# RECORDS FOR THIS TASK
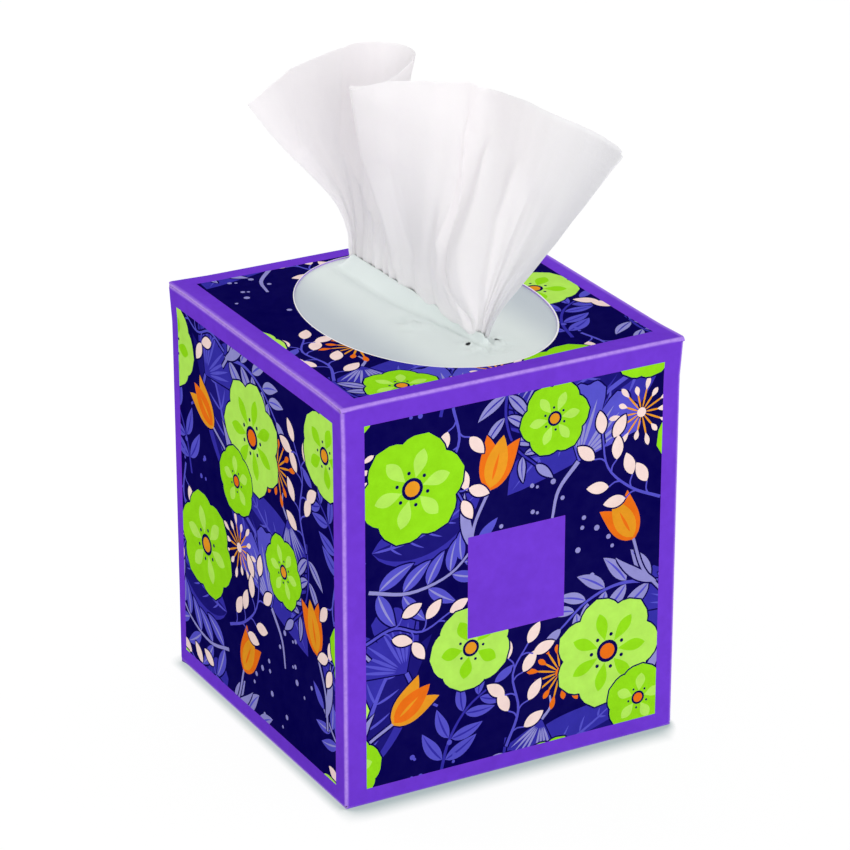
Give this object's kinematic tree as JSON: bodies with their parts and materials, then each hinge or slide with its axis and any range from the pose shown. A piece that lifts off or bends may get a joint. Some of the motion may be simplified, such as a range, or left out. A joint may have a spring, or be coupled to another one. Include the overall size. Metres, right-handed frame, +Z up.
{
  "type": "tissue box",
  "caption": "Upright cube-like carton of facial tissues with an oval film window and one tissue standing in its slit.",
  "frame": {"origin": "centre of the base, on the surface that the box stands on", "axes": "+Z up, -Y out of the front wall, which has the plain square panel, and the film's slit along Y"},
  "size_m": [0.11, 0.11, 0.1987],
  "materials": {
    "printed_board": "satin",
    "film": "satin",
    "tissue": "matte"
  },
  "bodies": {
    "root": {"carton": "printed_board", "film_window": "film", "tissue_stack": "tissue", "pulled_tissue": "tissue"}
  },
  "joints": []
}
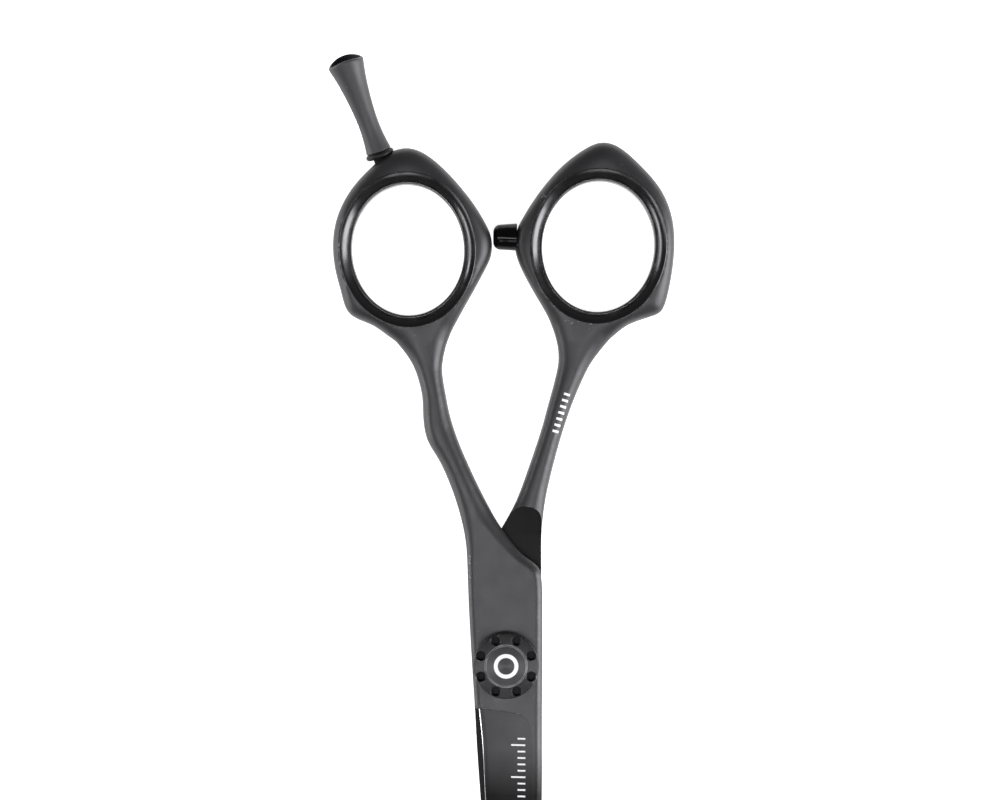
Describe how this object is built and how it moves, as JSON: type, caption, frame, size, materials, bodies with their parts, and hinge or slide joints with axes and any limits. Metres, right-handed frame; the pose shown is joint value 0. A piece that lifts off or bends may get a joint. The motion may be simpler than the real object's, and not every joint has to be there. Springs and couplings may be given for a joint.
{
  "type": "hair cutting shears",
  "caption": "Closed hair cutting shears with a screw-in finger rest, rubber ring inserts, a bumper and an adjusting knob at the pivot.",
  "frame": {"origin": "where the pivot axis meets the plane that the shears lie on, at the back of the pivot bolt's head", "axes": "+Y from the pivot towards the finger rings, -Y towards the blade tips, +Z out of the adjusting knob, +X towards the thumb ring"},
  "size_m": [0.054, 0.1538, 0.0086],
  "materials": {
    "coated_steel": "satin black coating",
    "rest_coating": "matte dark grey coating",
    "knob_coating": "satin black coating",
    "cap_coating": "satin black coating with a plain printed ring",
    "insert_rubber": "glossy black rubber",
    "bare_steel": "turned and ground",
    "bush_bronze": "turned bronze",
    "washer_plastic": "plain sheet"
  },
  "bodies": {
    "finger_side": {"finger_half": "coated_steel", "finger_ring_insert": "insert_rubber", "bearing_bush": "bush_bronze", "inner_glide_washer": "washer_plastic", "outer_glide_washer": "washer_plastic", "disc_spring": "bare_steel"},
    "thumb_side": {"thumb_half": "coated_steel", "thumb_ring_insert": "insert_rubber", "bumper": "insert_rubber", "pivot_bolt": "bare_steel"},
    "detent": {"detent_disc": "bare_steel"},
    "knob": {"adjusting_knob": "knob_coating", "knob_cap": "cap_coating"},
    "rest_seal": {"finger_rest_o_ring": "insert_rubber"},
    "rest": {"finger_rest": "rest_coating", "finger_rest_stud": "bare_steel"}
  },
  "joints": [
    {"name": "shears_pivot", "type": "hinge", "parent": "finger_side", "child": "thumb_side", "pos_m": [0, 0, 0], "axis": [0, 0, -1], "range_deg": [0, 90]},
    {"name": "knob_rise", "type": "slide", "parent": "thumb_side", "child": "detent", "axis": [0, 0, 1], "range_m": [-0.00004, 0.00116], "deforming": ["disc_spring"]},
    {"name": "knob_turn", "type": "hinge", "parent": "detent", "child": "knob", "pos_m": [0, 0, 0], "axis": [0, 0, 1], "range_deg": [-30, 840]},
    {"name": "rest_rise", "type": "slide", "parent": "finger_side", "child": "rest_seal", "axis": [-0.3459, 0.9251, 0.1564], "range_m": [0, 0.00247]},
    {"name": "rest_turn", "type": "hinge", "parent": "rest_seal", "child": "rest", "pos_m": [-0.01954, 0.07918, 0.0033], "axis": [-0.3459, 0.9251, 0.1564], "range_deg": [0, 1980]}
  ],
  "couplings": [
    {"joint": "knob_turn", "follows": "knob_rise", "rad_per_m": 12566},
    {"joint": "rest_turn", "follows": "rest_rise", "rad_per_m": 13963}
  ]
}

# EXERCISE GOAL
Each record above should be returned exactly as it appears.

# FULL RESPONSE
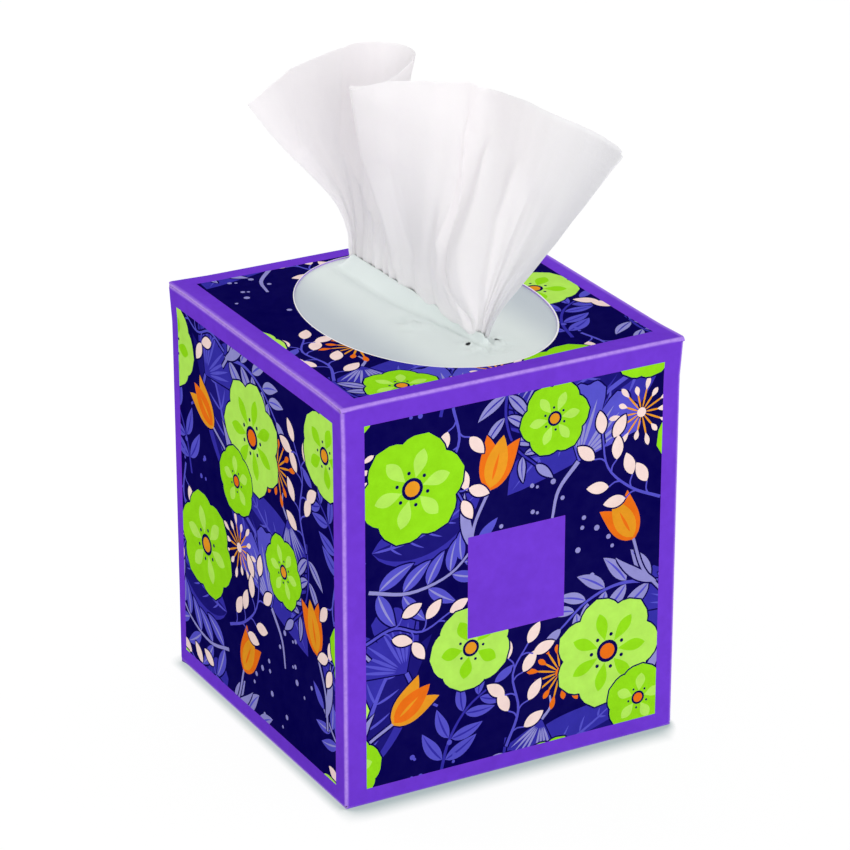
Give this object's kinematic tree as JSON: bodies with their parts and materials, then each hinge or slide with its axis and any range from the pose shown. A piece that lifts off or bends may get a joint. Some of the motion may be simplified, such as a range, or left out. A joint may have a spring, or be coupled to another one. Include the overall size. Metres, right-handed frame, +Z up.
{
  "type": "tissue box",
  "caption": "Upright cube-like carton of facial tissues with an oval film window and one tissue standing in its slit.",
  "frame": {"origin": "centre of the base, on the surface that the box stands on", "axes": "+Z up, -Y out of the front wall, which has the plain square panel, and the film's slit along Y"},
  "size_m": [0.11, 0.11, 0.1987],
  "materials": {
    "printed_board": "satin",
    "film": "satin",
    "tissue": "matte"
  },
  "bodies": {
    "root": {"carton": "printed_board", "film_window": "film", "tissue_stack": "tissue", "pulled_tissue": "tissue"}
  },
  "joints": []
}
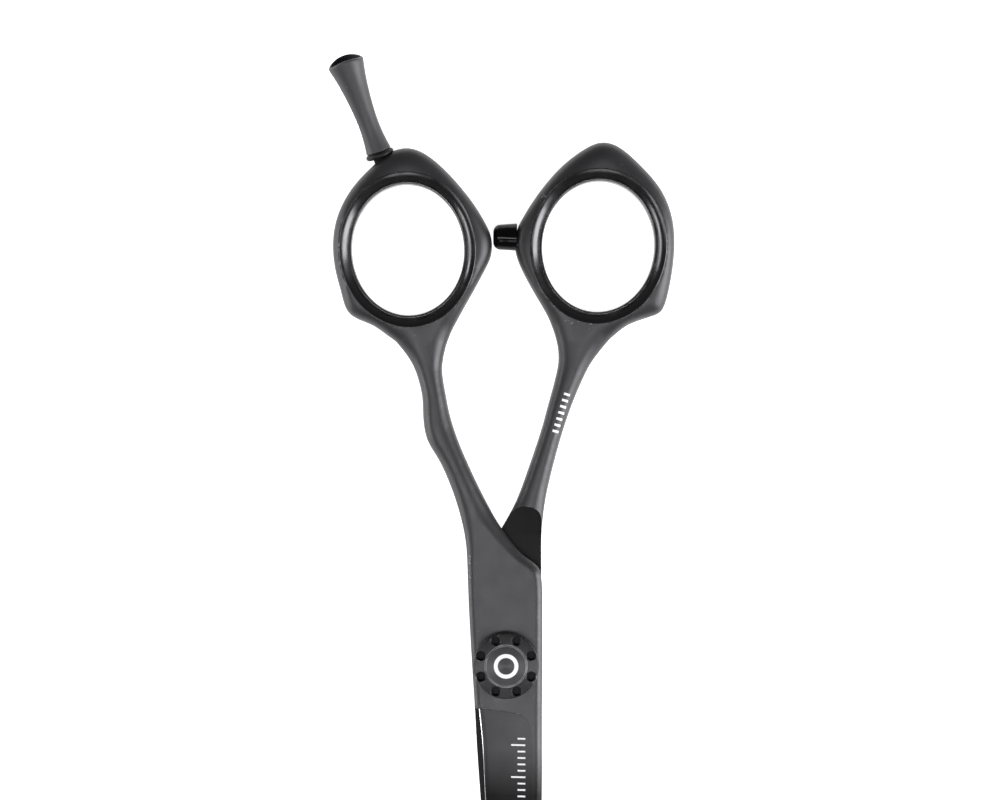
Describe how this object is built and how it moves, as JSON: type, caption, frame, size, materials, bodies with their parts, and hinge or slide joints with axes and any limits. Metres, right-handed frame; the pose shown is joint value 0. A piece that lifts off or bends may get a joint. The motion may be simpler than the real object's, and not every joint has to be there. Springs and couplings may be given for a joint.
{
  "type": "hair cutting shears",
  "caption": "Closed hair cutting shears with a screw-in finger rest, rubber ring inserts, a bumper and an adjusting knob at the pivot.",
  "frame": {"origin": "where the pivot axis meets the plane that the shears lie on, at the back of the pivot bolt's head", "axes": "+Y from the pivot towards the finger rings, -Y towards the blade tips, +Z out of the adjusting knob, +X towards the thumb ring"},
  "size_m": [0.054, 0.1538, 0.0086],
  "materials": {
    "coated_steel": "satin black coating",
    "rest_coating": "matte dark grey coating",
    "knob_coating": "satin black coating",
    "cap_coating": "satin black coating with a plain printed ring",
    "insert_rubber": "glossy black rubber",
    "bare_steel": "turned and ground",
    "bush_bronze": "turned bronze",
    "washer_plastic": "plain sheet"
  },
  "bodies": {
    "finger_side": {"finger_half": "coated_steel", "finger_ring_insert": "insert_rubber", "bearing_bush": "bush_bronze", "inner_glide_washer": "washer_plastic", "outer_glide_washer": "washer_plastic", "disc_spring": "bare_steel"},
    "thumb_side": {"thumb_half": "coated_steel", "thumb_ring_insert": "insert_rubber", "bumper": "insert_rubber", "pivot_bolt": "bare_steel"},
    "detent": {"detent_disc": "bare_steel"},
    "knob": {"adjusting_knob": "knob_coating", "knob_cap": "cap_coating"},
    "rest_seal": {"finger_rest_o_ring": "insert_rubber"},
    "rest": {"finger_rest": "rest_coating", "finger_rest_stud": "bare_steel"}
  },
  "joints": [
    {"name": "shears_pivot", "type": "hinge", "parent": "finger_side", "child": "thumb_side", "pos_m": [0, 0, 0], "axis": [0, 0, -1], "range_deg": [0, 90]},
    {"name": "knob_rise", "type": "slide", "parent": "thumb_side", "child": "detent", "axis": [0, 0, 1], "range_m": [-0.00004, 0.00116], "deforming": ["disc_spring"]},
    {"name": "knob_turn", "type": "hinge", "parent": "detent", "child": "knob", "pos_m": [0, 0, 0], "axis": [0, 0, 1], "range_deg": [-30, 840]},
    {"name": "rest_rise", "type": "slide", "parent": "finger_side", "child": "rest_seal", "axis": [-0.3459, 0.9251, 0.1564], "range_m": [0, 0.00247]},
    {"name": "rest_turn", "type": "hinge", "parent": "rest_seal", "child": "rest", "pos_m": [-0.01954, 0.07918, 0.0033], "axis": [-0.3459, 0.9251, 0.1564], "range_deg": [0, 1980]}
  ],
  "couplings": [
    {"joint": "knob_turn", "follows": "knob_rise", "rad_per_m": 12566},
    {"joint": "rest_turn", "follows": "rest_rise", "rad_per_m": 13963}
  ]
}